Sería a finales del s.XIX. En un tren matutino, un universitario fogoso y audaz observa con incredulidad cómo un anciano reza piadosamente su rosario. El jovenzuelo no puede más y le espeta:
"Pero oiga, ¿qué hace rezando? ¿Por qué seguir aún anclado en la simple superstición cuando la ciencia se ha encargado de demostrar sobradamente que Dios no existe?".
El distraído anciano levanta la mirada. El joven retoma su bienintencionada embestida verbal, por ver si hace un prosélito:
"Mire, señor, yo soy universitario, como ve. Y sé de lo que hablo...".
Pero el anciano, de barba cana, se levanta. Ha llegado a su estación. Antes de bajar, sonríe al jovenzuelo y, dándole una pequeña tarjetilla, guarda su rosario y le anima a ponerse en contacto con él:
"Me interesa mucho su punto de vista, querido joven amigo. Pero debo bajar aquí. Llámeme".
El chico le devuelve la sonrisa, que llena su cara. Poco después, esa cara se llenará de estupor al leer las pocas palabras que contiene aquella cartulina: "Louis Pasteur. Instituto Louis Pasteur", y la dirección. (Algunos dicen que el chico se tragó la tarjetilla, y su carpeta de universitario. No sé yo.)

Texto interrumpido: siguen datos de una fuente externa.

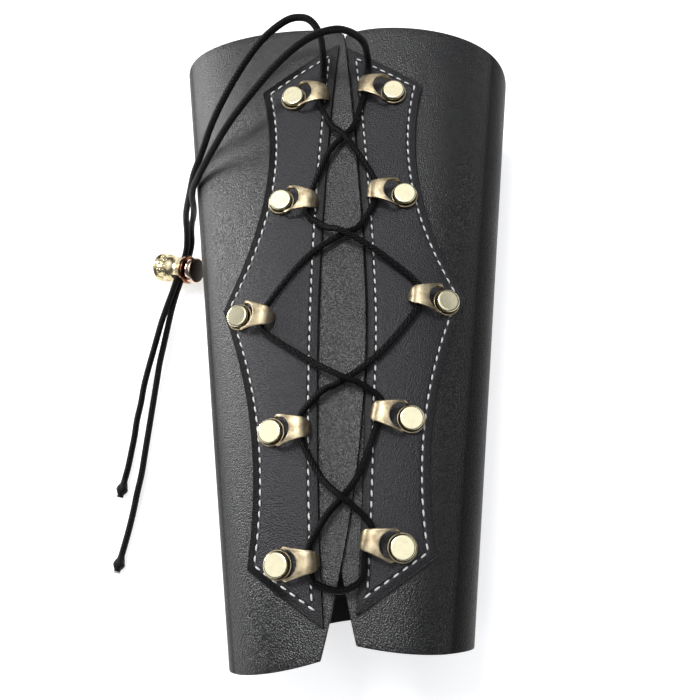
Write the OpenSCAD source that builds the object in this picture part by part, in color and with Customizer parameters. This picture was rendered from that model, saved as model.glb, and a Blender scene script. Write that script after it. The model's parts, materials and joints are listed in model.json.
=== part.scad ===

Explico esta anédocta -con algo de salsilla- porque acabo de leer en la primera página de un libro ("Dios y la ciencia", de Jean Guitton, otro ilustre francés, filósofo) una frase del propio Pasteur y me ha venido a la cabeza este sucedido que se explica de él. Ahí va la frase: "Un poco de ciencia aleja de Dios, pero mucha devuelve a Él". Como para enmarcarla. Al menos, en la cabeza.